# Firewall settings



## darenb (Apr 14, 2011)

Hi everyone I am new to the FreeBSD firewall. I am looking to set up my firewall so that it automatically blocks all ports except for normal ports such as port 80 and allowing the server to function.

The main idea behind this is that the firewall will block port 22 for example to all users. 

But then I need to write a script that will read a database and allow IP addresses from this database access to a specific port for a given time.

So for example I want to allow 81.81.42.42 access to port 22 for 1 hour. 

What I am looking for someone to help me on is a basic firewall configuration to block all the ports and then an understanding on how I can then add to the configuration to allow certain IP's to certain ports.

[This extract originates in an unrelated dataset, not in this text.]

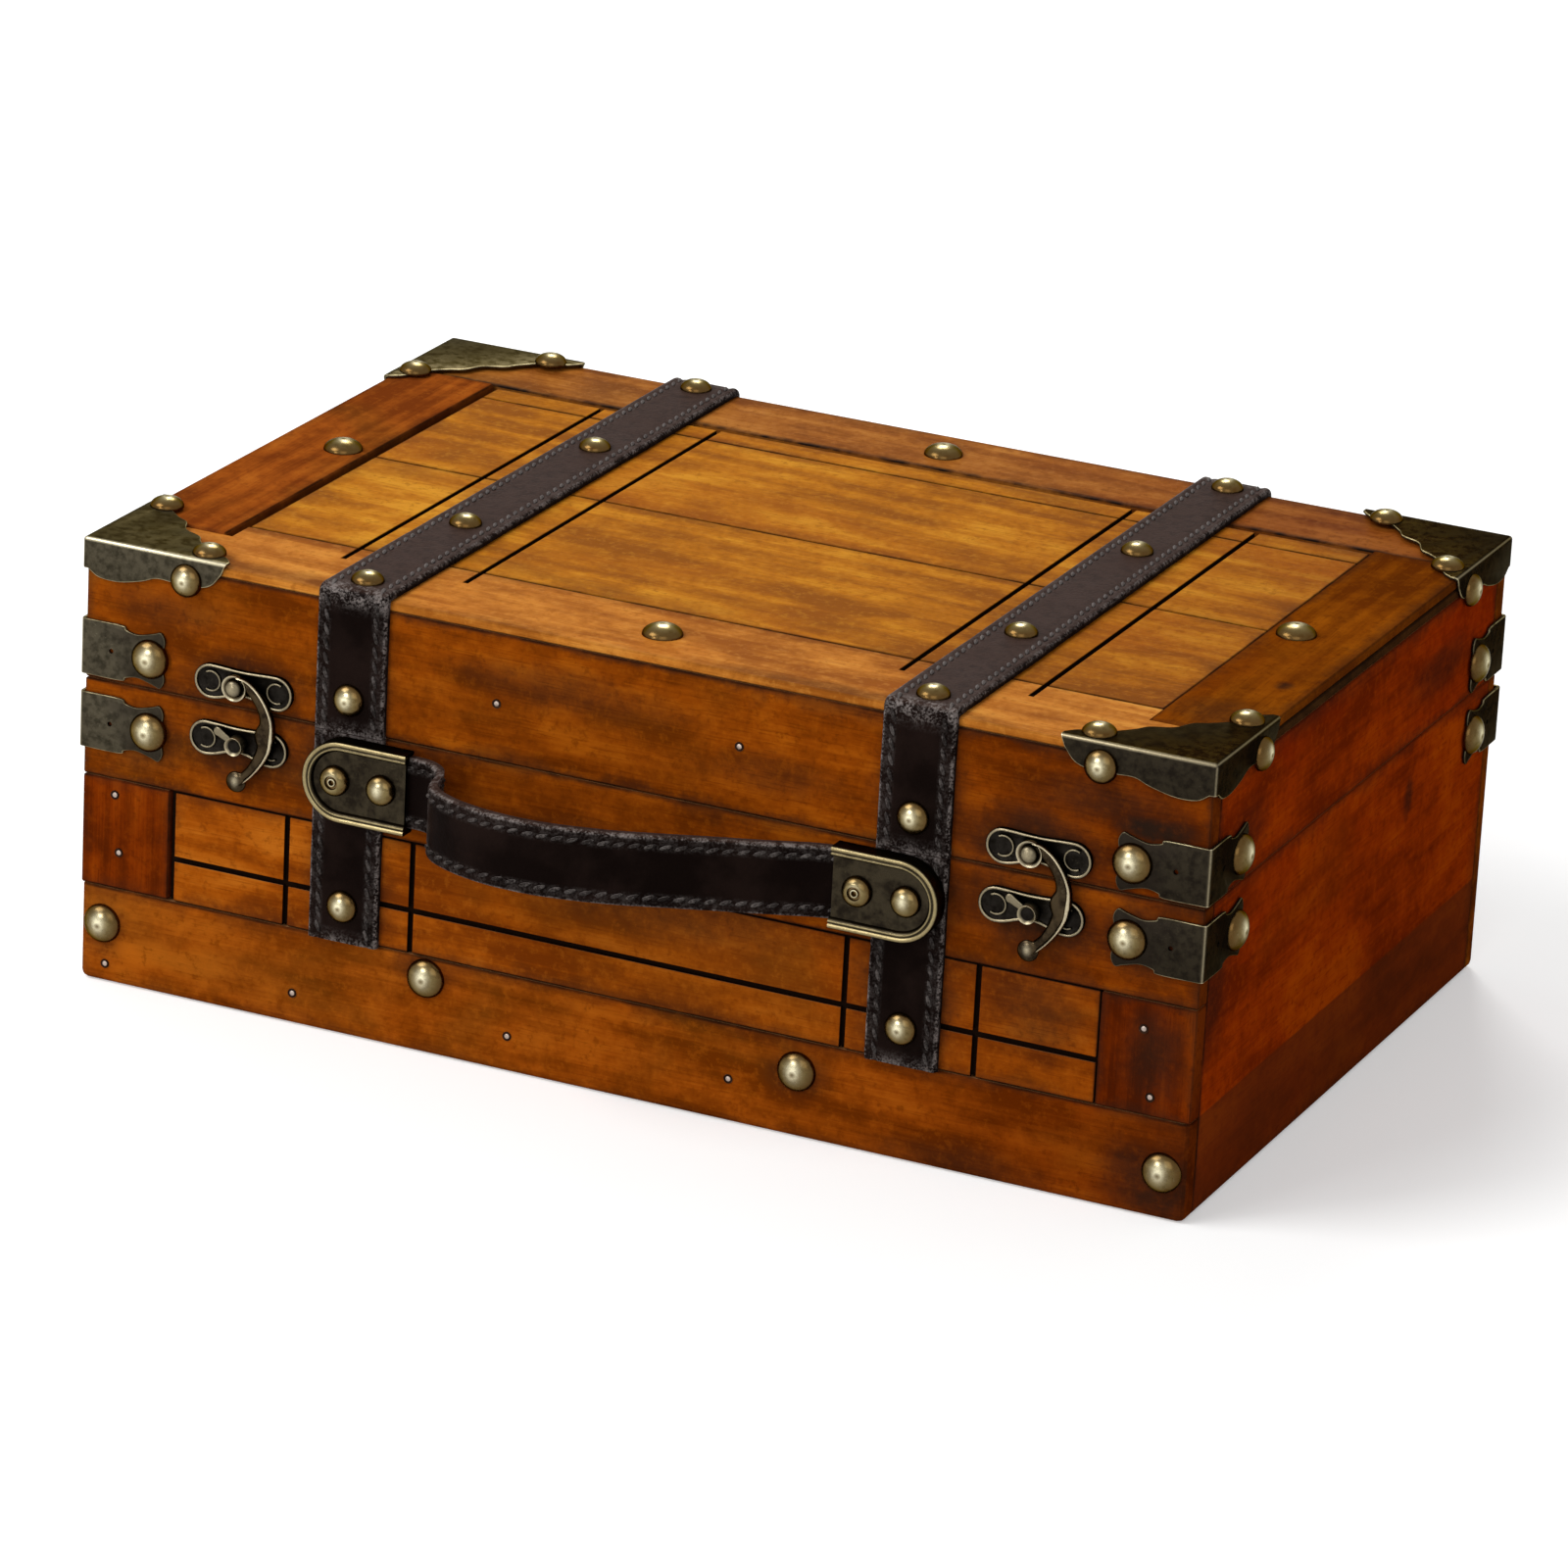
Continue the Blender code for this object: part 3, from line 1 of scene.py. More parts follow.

I am happy to pay for this if the information enables me to get the firewall setup how I need/want it.

Please let me know if you think you might have the answers.

Thanks in advance

Daren


----------



## DutchDaemon (Apr 14, 2011)

Basic rulesets are in pf.conf(5) and in the online PF FAQs, as is the use of <tables> to add IPs to / remove IPs from, using the command line or a script. 

Note that this forum helps users and admins who more or less do their own work. It is not intended to be (or become) a market for paid work, and money offers are really a bit out of the ordinary. I'm sure there are plenty of IT firms in your area who would happily do a job like this.

If you decide to give it a go yourself, just show us your work and effort, and people will be happy to contribute.


----------



## fbsd1 (May 15, 2011)

I strongly suggest you read the firewall section of the FreeBSD handbook with special attention to ipfirewall. Use the ipf.rules shown in the handbook as is for a very secure system.


----------